Some Canadian lakes are already seeing algae blooms increase at rates that can't be explained by agricultural run-off, he said. Popular fish such as lake trout could be threatened by changing patterns of spring thaw and winter freeze-up.
Floods, too, will be an issue for Canada, predicted Andrew Weaver, a British Columbia Green party legislature member, climate modeller and lead author on previous editions of the report. The number and value of insurance claims are already on the rise in Canada, he pointed out.
The report warns the entire fresh-water ecosystem of the vast boreal forest that stretches almost across the country is under threat.
"Rates of climate change associated with medium- to high-emission scenarios pose high risk of abrupt and irreversible regional-scale change in the composition, structure and function of terrestrial and fresh-water ecosystems," it says. "Examples that could lead to substantial impact on climate are the boreal-tundra Arctic system."
Look for other nations to eye Canada's abundant fresh water with envy, Weaver warned.
"If you look at the climate projections, we get a heck of a lot more water and the southern U.S. gets a heck of a lot less.
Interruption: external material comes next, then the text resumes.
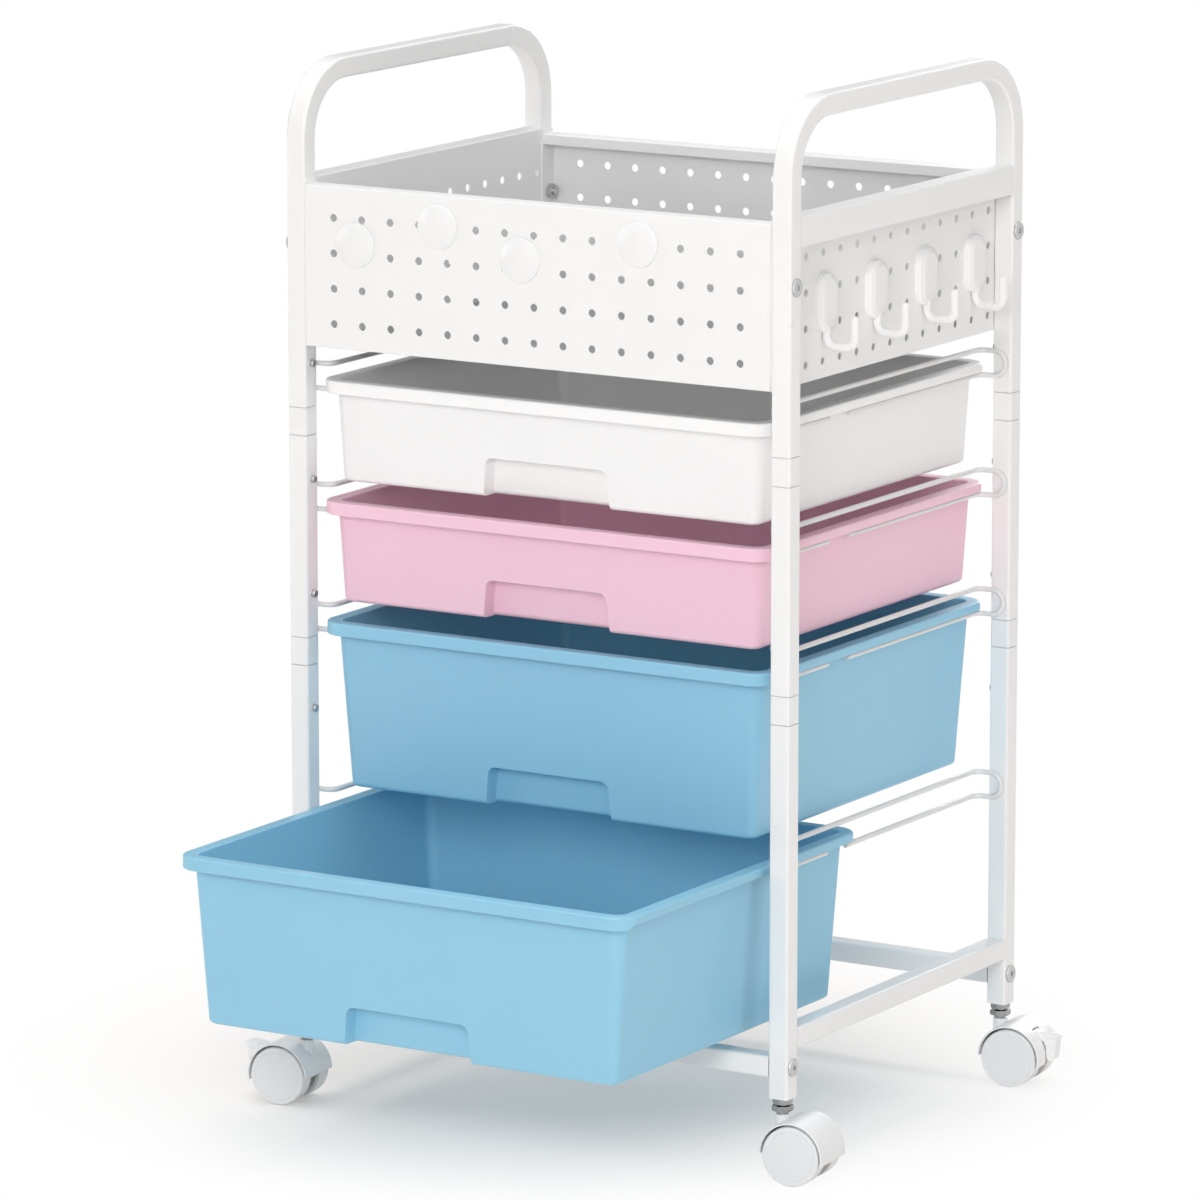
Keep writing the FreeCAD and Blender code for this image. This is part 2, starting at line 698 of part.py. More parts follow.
def hood(braked):
    """The dome over both wheels, its web between them and the neck that holds the stem."""
    drop = FAR * math.tan(math.radians(HOOD_TAIL_ANGLE))
    below = [(0, 0), (-FAR, 0), (-FAR, -FAR), (FAR, -FAR), (FAR, -drop)]
    dome = across(HOOD_OUTER, HOOD_HALF_WIDTH).cut(across(HOOD_INNER, HOOD_HALF_WIDTH))
    dome = dome.cut(upright_block(below, HOOD_HALF_WIDTH))
    web_half = HOOD_WEB / 2
    web = across(HOOD_OUTER, web_half)
    web = web.cut(upright_block([(-FAR, 0), (-FAR, -FAR), (FAR, -FAR), (FAR, 0)], web_half))
    boss = across(WHEEL_HUB_RADIUS, web_half)
    tail = [(WHEEL_HUB_RADIUS, -FAR), (FAR, -FAR), (FAR, WHEEL_HUB_RADIUS),
            (WHEEL_HUB_RADIUS, WHEEL_HUB_RADIUS)]
    web = web.cut(upright_block(tail, web_half))
    neck = rod(NECK_RADIUS, V(0, 0, WHEEL_RADIUS), UP, NECK_TOP - WHEEL_RADIUS)
    shape = fused([dome, web, boss, neck])
    cuts = [
        across(AXLE_RADIUS + RUNNING_CLEARANCE, web_half),
        rod(PIN_RADIUS + RUNNING_CLEARANCE, V(0, 0, NECK_TOP - PIN_DEPTH - PIN_END_GAP), UP,
            PIN_DEPTH + PIN_END_GAP),
    ]
    if braked:
        cuts.append(lever_slot())
        shape = shape.cut(cuts)
        pin = across(LEVER_PIN_RADIUS, LEVER_WIDTH / 2 + LEVER_SIDE_GAP + HOOD_WALL,
                     LEVER_PIVOT_BACK, LEVER_PIVOT_UP)
        cheeks = []
        for turn in (-1, 1):
            cheeks.append(lever_cheek(turn))
        return fused([shape, pin] + cheeks)
    return shape.cut(cuts)


def lever_cheek(turn):
    """A thin ear on each side of the brake lever that holds its pin under the dome."""
    inner = LEVER_WIDTH / 2 + LEVER_SIDE_GAP
    ear = across(HOOD_INNER + HOOD_WALL / 2, HOOD_WALL / 2)
    keep = upright_block([(WHEEL_HUB_RADIUS, WHEEL_HUB_RADIUS), (FAR, WHEEL_HUB_RADIUS),
                          (FAR, FAR), (WHEEL_HUB_RADIUS, FAR)], HOOD_WALL / 2)
    ear = ear.common(keep)
    ear.translate(V(0, turn * (inner + HOOD_WALL / 2), 0))
    return ear


def lever_slot():
    """The opening in the back of the hood that the brake lever swings in."""
    half = LEVER_WIDTH / 2 + LEVER_SIDE_GAP
    low = LEVER_PIVOT_BACK - LEVER_BOSS_RADIUS - LEVER_SLOT_GAP
    top = LEVER_TAB_UP + LEVER_SLOT_GAP
    return upright_block([(low, -FAR), (FAR, -FAR), (FAR, top), (low, top)], half)


def brake_lever():
    """The lever: a boss on the pin, a tab to step on and a leg down behind the wheels."""
    half = LEVER_WIDTH / 2
    boss = across(LEVER_BOSS_RADIUS, half, LEVER_PIVOT_BACK, LEVER_PIVOT_UP)
    leg_in = HOOD_OUTER + LEVER_SLOT_GAP
    tab_low = LEVER_TAB_UP - LEVER_TAB_THICKNESS
    tab = upright_block([
        (LEVER_PIVOT_BACK, LEVER_TAB_UP - LEVER_SLOT_GAP),
        (leg_in, LEVER_TAB_UP),
        (LEVER_TAB_REACH, LEVER_TAB_UP - LEVER_SLOT_GAP),
        (LEVER_TAB_REACH, tab_low),
        (LEVER_LEG_REACH, tab_low - LEVER_SLOT_GAP),
        (LEVER_LEG_REACH - LEVER_SLOT_GAP, -LEVER_LEG_DOWN),
        (leg_in, -LEVER_LEG_DOWN),
        (leg_in, tab_low - LEVER_TAB_THICKNESS),
        (LEVER_PIVOT_BACK, LEVER_PIVOT_UP - LEVER_BOSS_RADIUS),
    ], half)
    shape = fused([boss, tab])
    return shape.cut(across(LEVER_PIN_RADIUS + RUNNING_CLEARANCE, half, LEVER_PIVOT_BACK,
                            LEVER_PIVOT_UP))


def wheel(turn):
    """One wheel, closed and rounded outside, dished inside round a hub with a blind bore."""
    inner = WHEEL_SPACING / 2
    start = AXLE + BACK * turn * inner
    direction = BACK * turn
    disc = rod(WHEEL_RADIUS, start, direction, WHEEL_WIDTH)
    outer = [e for e in disc.Edges if abs(e.CenterOfMass.y) > inner + WHEEL_WIDTH - 0.01]
    disc = disc.makeFillet(WHEEL_EDGE, outer)
    dish = rod(WHEEL_DISH_RADIUS, start, direction, WHEEL_DISH)
    dish = dish.cut(rod(WHEEL_HUB_RADIUS, start, direction, WHEEL_DISH))
    bore_length = AXLE_LENGTH / 2 + AXLE_END_GAP - inner
    bore = rod(AXLE_RADIUS + RUNNING_CLEARANCE, start, direction, bore_length)
    return disc.cut([dish, bore])


def axle():
    """The steel pin through the hood's web and into both wheels."""
    return across(AXLE_RADIUS, AXLE_LENGTH / 2)


def caster_stem():
    """Swivel pin, hexagon and threaded stem in one piece."""
    pin_length = STEM_HEX_Z - NECK_TOP + PIN_DEPTH
    pieces = [
        rod(PIN_RADIUS, V(0, 0, NECK_TOP - PIN_DEPTH), UP, pin_length),
        hexagon_bar(STEM_HEX_FLATS, V(0, 0, STEM_HEX_Z), UP, STEM_HEX_HEIGHT),
        rod(STEM_RADIUS, V(0, 0, STEM_HEX_Z), UP, STEM_TOP - STEM_HEX_Z),
    ]
    return fused(pieces)


def stem_locknut():
    """The hexagon nut between the stem's own hexagon and the post."""
    low = STEM_HEX_Z + STEM_HEX_HEIGHT
    nut = hexagon_bar(LOCKNUT_FLATS, V(0, 0, low), UP, POST_BOTTOM - low)
    bore = rod(STEM_RADIUS + THREAD_CLEARANCE, V(0, 0, low), UP, POST_BOTTOM - low)
    return nut.cut(bore)


def caster_socket():
    """The threaded plug in the foot of a post."""
    foot = V(0, 0, POST_BOTTOM)
    length = SOCKET_TOP - POST_BOTTOM
    plug = square_bar(plug_size(), TUBE_CORNER - TUBE_WALL, foot, UP, length)
    return plug.cut(rod(STEM_RADIUS + THREAD_CLEARANCE, foot, UP, length))


def caster_turn(name):
    """Angle of a caster's trail at rest: outwards, turned by the small yaw seen in use."""
    side = POSTS[name][0]
    return CASTER_YAW if side > 0 else 180 + CASTER_YAW


def at_post(shape, name, turn=0.0):
    """Turn a caster piece about the stem axis and set it under its post."""
    side, end = POSTS[name]
    moved = shape.copy()
    moved.rotate(V(0, 0, 0), UP, turn)
    moved.translate(V(side * POST_X, end * POST_Y, 0))
    return moved


# Hooks and magnets

def hook(y):
    """A wall hook: a rounded plate with two pegs and a rod bent up into a J."""
    top = SIDE_WALL_TOP - HOOK_TOP_DROP
    low = top - HOOK_HEIGHT
    face = INNER_X
    outline = rounded_rectangle(-HOOK_HEIGHT, 0, -HOOK_WIDTH / 2, HOOK_WIDTH / 2,
                                HOOK_WIDTH / 2 - 0.5, 0)
    plate = Part.Face(outline).extrude(UP * HOOK_PLATE)
    crown = [e for e in plate.Edges if e.BoundBox.ZMin > HOOK_PLATE - 0.01]
    plate = plate.makeFillet(HOOK_PLATE_EDGE, crown)
    plate.rotate(V(0, 0, 0), BACK, -90)
    plate = plate.mirror(V(0, 0, 0), RIGHT)
    plate.translate(V(face, 0, top))
    back = face + HOOK_ROD
    bottom = low - HOOK_DROP + HOOK_ROD
    corners = [
        V(back, 0, low + HOOK_WIDTH / 3),
        V(back, 0, bottom),
        V(face + HOOK_REACH, 0, bottom),
        V(face + HOOK_REACH, 0, bottom - HOOK_ROD + HOOK_TIP),
    ]
    arm = bent_rod(HOOK_ROD, corners, [HOOK_BEND, HOOK_BEND])
    pieces = [plate, arm]
    for z in peg_rows(SIDE_WALL_TOP, SIDE_PEG_DROP):
        if low + HOOK_WIDTH / 4 < z < top - PEG_RADIUS:
            start = V(face, 0, z)
            pieces.append(rod(PEG_RADIUS - PEG_CLEARANCE, start, RIGHT * -1, PEG_LENGTH))
    shape = fused(pieces)
    shape.translate(V(0, y, 0))
    return shape


def magnet(x, raise_z):
    """A round magnet with a low domed cap, flat on the front wall."""
    centre = V(x, -OUTER_Y, WALL_BOTTOM + raise_z)
    rim = rod(MAGNET_RADIUS, centre, BACK * -1, MAGNET_RIM)
    ball_radius = (MAGNET_RADIUS ** 2 + MAGNET_DOME ** 2) / (2 * MAGNET_DOME)
    ball_centre = centre + BACK * (ball_radius - MAGNET_DOME - MAGNET_RIM)
    ball = Part.makeSphere(ball_radius, ball_centre)
    cap = rod(MAGNET_RADIUS, centre - BACK * MAGNET_RIM, BACK * -1, MAGNET_DOME)
    return fused([rim, cap.common(ball)])


# All the pieces under their names

def frame_pieces():
    """The tubes, collars, fasteners, rails, walls and floor."""
    pieces = {}
    for name, side in (("left", -1), ("right", 1)):
        pieces[name + "_handle"] = handle(side)
        pieces[name + "_base_rail"] = base_rail(side)
        pieces[name + "_wall"] = side_wall(side)
        for drawer_name, (bottom, wire_z) in DRAWERS.items():
            rail_name = drawer_name.replace("drawer", name + "_rail")
            pieces[rail_name] = rail(side, wire_z)
    for name, end in (("front", -1), ("rear", 1)):
        pieces[name + "_crossbar"] = crossbar(end)
        pieces[name + "_wall"] = end_wall(end)
    for name, (side, end) in POSTS.items():
        pieces[name + "_middle_post"] = middle_post(side, end)
        pieces[name + "_lower_post"] = lower_post(side, end)
    for name, z in (("upper_collars", UPPER_COLLAR_Z), ("lower_collars", LOWER_COLLAR_Z)):
        collars = [collar(side, end, z) for side, end in POSTS.values()]
        pieces[name] = Part.makeCompound(collars)
    pieces["collar_screws"] = collar_screws()
    pieces["frame_bolts"] = frame_bolts()
    pieces["wall_nuts"] = wall_nuts()
    pieces["crossbar_inserts"] = crossbar_inserts()
    pieces["tray_floor"] = tray_floor()
    return pieces


def drawer_pieces():
    """The four drawers, the lowest one drawn out."""
    pieces = {}
    for name, (bottom, wire_z) in DRAWERS.items():
        shift = OPEN_TRAVEL if name == "lower_blue_drawer" else 0.0
        pieces[name] = drawer(bottom, wire_z, shift)
    return pieces


def caster_pieces():
    """The fixed stems and sockets, and each caster's turning pieces."""
    pieces = {}
    fixed = {
        "caster_stems": caster_stem(),
        "stem_locknuts": stem_locknut(),
        "caster_sockets": caster_socket(),
    }
    for name, shape in fixed.items():
        pieces[name] = Part.makeCompound([at_post(shape, post_name) for post_name in POSTS])
    for name in POSTS:
        turn = caster_turn(name)
        braked = name in BRAKED
        pieces[name + "_caster_hood"] = at_post(hood(braked), name, turn)
        pieces[name + "_axle"] = at_post(axle(), name, turn)
        pieces[name + "_wheel_a"] = at_post(wheel(-1), name, turn)
        pieces[name + "_wheel_b"] = at_post(wheel(1), name, turn)
        if braked:
            pieces[name + "_brake_lever"] = at_post(brake_lever(), name, turn)
    return pieces


def accessory_pieces():
    """The hooks and the magnets."""
    hooks = [hook(column * PEG_PITCH) for column in HOOK_COLUMNS]
    magnets = [magnet(x, raise_z) for x, raise_z in MAGNETS]
    return {
        "wall_hooks": Part.makeCompound(hooks),
        "magnets": Part.makeCompound(magnets),
    }


def build():
    """Make every piece, move it to the model's origin and write it."""
    os.makedirs("parts", exist_ok=True)
    pieces = {}
    pieces.update(frame_pieces())
    pieces.update(drawer_pieces())
    pieces.update(caster_pieces())
    pieces.update(accessory_pieces())
    for name, shape in pieces.items():
        shape.translate(ORIGIN * -1)
        shape.exportStep("parts/" + name + ".step")
        print(name, len(shape.Solids), shape.isValid(), round(shape.Volume, 1))
    return pieces


build()
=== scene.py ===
"""Rolling drawer cart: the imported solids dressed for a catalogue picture.

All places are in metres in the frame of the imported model. The sizes that a section works
with are in millimetres, and MM turns them into metres.
"""

import json
import math

import bmesh
import bpy
import numpy as np
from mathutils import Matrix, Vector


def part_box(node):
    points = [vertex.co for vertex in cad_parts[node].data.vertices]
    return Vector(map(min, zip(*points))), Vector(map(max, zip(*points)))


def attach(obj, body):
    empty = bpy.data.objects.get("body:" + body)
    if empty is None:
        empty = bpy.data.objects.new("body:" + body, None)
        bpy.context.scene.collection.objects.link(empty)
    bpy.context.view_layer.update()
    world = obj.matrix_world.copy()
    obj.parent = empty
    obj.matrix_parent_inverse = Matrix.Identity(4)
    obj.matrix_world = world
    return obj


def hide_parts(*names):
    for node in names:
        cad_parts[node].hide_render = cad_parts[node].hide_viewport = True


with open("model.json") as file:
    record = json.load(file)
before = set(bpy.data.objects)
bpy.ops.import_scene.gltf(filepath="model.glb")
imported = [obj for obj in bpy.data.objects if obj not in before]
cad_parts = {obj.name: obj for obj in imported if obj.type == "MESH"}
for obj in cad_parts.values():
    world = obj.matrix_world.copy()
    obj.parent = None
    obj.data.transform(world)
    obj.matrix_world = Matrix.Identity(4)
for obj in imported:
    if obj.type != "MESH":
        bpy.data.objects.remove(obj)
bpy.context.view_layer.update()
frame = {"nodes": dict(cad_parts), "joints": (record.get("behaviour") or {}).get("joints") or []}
MM = 0.001

# Camera: to the right of the cart's front and a little above it, with a long lens, as for a
# catalogue picture.
CAMERA_PLACE = (2.8687, -4.6806, 1.4754)
CAMERA_TURN = 31.48
CAMERA_PITCH = 11.11
CAMERA_LENS = 224.6

camera = bpy.data.objects.new("camera", bpy.data.cameras.new("camera"))
camera.location = CAMERA_PLACE
camera.rotation_euler = (math.radians(90 - CAMERA_PITCH), 0, math.radians(CAMERA_TURN))
camera.data.lens = CAMERA_LENS
camera.data.sensor_width = 36
camera.data.clip_end = 100
bpy.context.scene.collection.objects.link(camera)
bpy.context.scene.camera = camera
bpy.context.scene.view_settings.view_transform = "Standard"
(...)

Where we have water, we get more, where they don't have water, they get less.
"There are issues of water transportation that are going to raise their head in the near future whether we like it or not."
Davidson warned that the consequences of climate change will fall more heavily on poor communities. Wealthy centres have more money to upgrade homes, build seawalls or buy more insurance. They're more likely to have better infrastructure in the first place.
And if they need to change how they fish or farm, they can make the investments more easily.
"A poor community will have relatively fewer resources at the household level," Davidson said.
Canada needs to stop thinking about climate change as something that only affects sea ice or low-lying tropical islands, said Smol.
"These are things that many people in the scientific community have known and have been saying 'It's getting worse and worse and worse and worse. And if anything, the rate of getting worse is accelerating.'
"The longer we wait, the harder it is to do anything. And we're losing options."
An Environment Canada scientist was one of the lead authors of the study. The department declined to make him available for an interview and instead outlined in an email the measures the federal government has taken to fight climate change.
A 2012 report by Environment Canada acknowledged the country will miss its 2020 greenhouse gas reduction targets by nearly one-third.